Reproduce, word for word, every line from the first one down to the line containing "as closed solids.", and nothing else.

::: AVAILABLE DATA :::

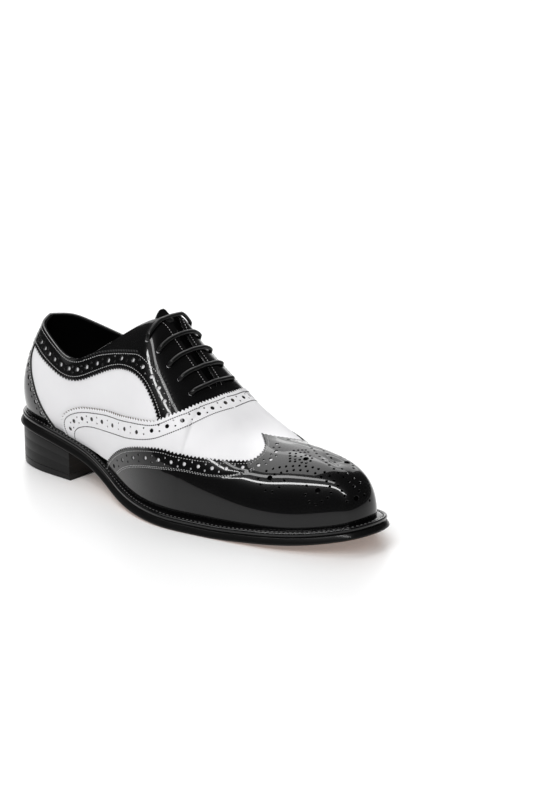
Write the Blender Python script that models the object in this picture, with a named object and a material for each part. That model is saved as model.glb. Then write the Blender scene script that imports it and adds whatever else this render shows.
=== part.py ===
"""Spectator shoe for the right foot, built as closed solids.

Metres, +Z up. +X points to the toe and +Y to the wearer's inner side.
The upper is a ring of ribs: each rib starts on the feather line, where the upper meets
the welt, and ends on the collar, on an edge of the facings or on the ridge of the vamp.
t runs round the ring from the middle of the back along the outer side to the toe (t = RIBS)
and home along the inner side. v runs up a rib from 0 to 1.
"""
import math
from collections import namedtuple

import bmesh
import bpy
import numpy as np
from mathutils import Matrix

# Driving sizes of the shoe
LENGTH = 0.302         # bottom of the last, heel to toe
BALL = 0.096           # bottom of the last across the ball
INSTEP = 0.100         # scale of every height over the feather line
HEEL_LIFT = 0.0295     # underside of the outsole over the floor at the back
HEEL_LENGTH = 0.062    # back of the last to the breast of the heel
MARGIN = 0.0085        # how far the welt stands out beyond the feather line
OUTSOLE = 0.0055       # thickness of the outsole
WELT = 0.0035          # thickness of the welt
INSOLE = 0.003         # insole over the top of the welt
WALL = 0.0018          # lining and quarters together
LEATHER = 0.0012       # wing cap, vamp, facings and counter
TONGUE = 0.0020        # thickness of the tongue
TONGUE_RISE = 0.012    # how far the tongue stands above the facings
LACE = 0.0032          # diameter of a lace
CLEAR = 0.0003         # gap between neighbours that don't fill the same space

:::

#### [COMPLETED EXERCISE]
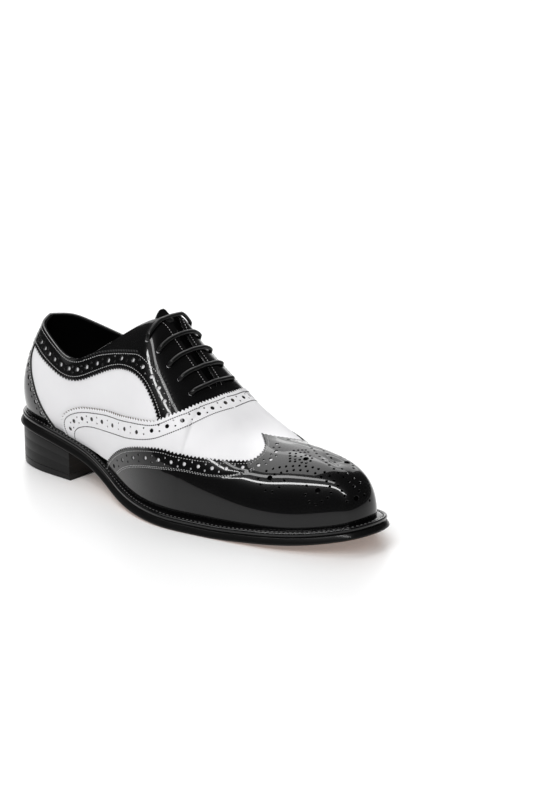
Write the Blender Python script that models the object in this picture, with a named object and a material for each part. That model is saved as model.glb. Then write the Blender scene script that imports it and adds whatever else this render shows.
=== part.py ===
"""Spectator shoe for the right foot, built as closed solids.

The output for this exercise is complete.